Most importantly, his dunks fueled the team as a whole. In the 44 games he threw down at least one slam, the Blazers went 28-16, a winning percentage of 63.6%. On the season, the team had a 59.8% winning percentage.
In the 12 games he recorded multiple dunks, Portland’s winning percentage jumped to 75% (9-3 record).
These multi-dunk outings were against stiff competition at the center position. Nurkic was defended by Hassan Whiteside, Steven Adams , Clint Capela, or DeAndre Jordan in half of the multi-dunk games.
The Blazers guards hold the key to pushing Nurkic past this mental barrier and enabling the team to benefit from his big dunks.

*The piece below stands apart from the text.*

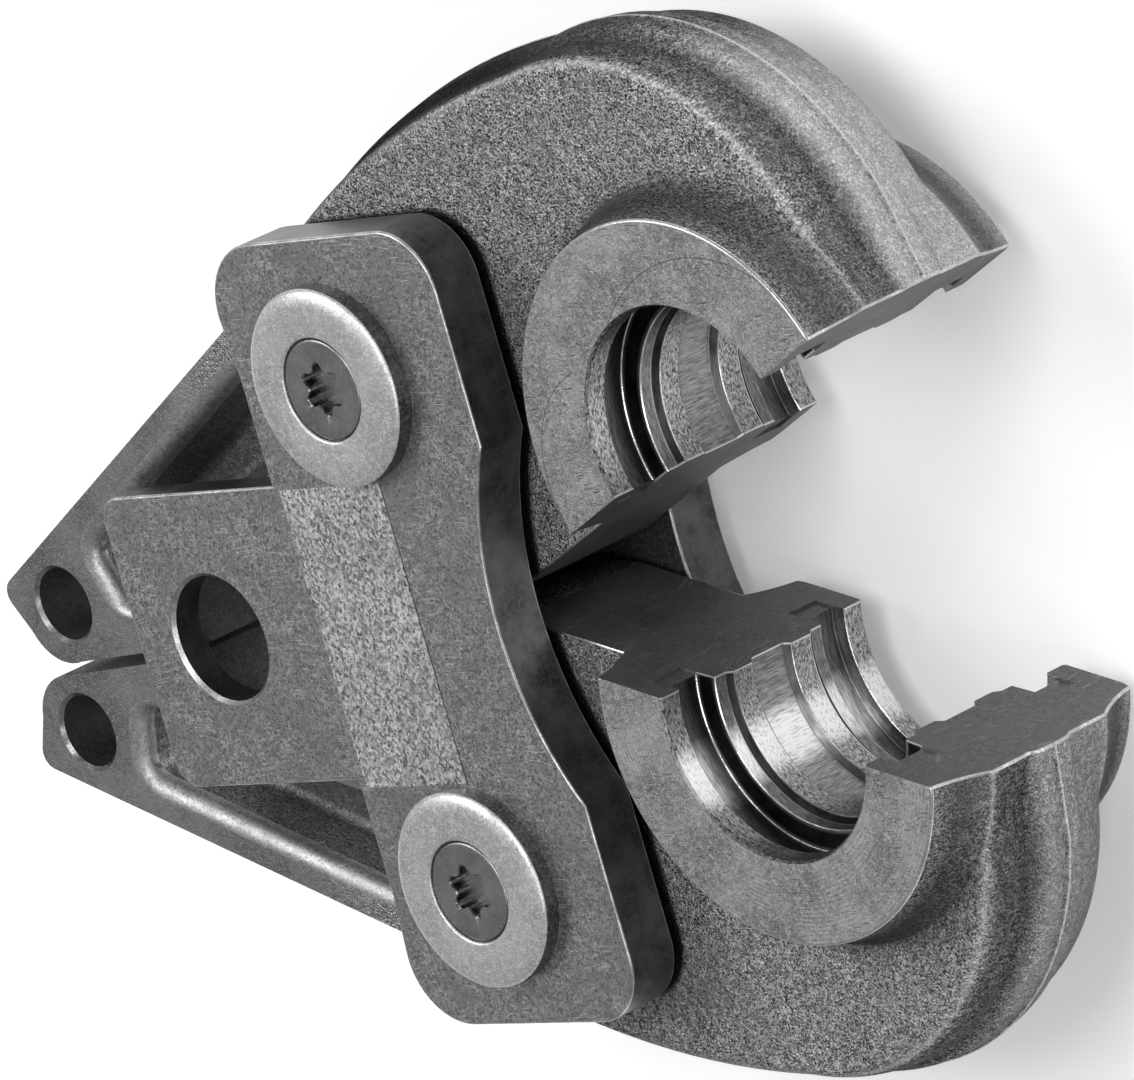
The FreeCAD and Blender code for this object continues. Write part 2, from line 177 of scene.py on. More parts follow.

They need to find him under the hoop on pick-and-rolls for uncontested slams. About 90% of Nurkic’s dunks were assisted on, meaning he doesn’t create dunk opportunities for himself frequently.
An easy way to supply the center with dunking opportunities after setting a screen is with alley-oops. Damian Lillard, who assisted on 62.3% of Nurk’s dunks, only threw two successful alley-oops to him all season.
Dunks shouldn’t account for 6% of a 7-footers total shot attempts. He got the memo at the end of the season – 19 dunks over the last 16 games – but he reverted to his old self in the playoffs with three dunks over 94 minutes of play.
For him to get past this mental block, he’ll need uncontested dunk attempts on a consistent basis to start the 2018-2019 season.
The best way to supply those is for him to cut harder on pick-and-rolls and for Lillard to exercise more patience on the roll. This forces opponents to commit to double-teaming Lillard and leave Nurkic open in the restricted area for an alley-oop or dunk of some kind.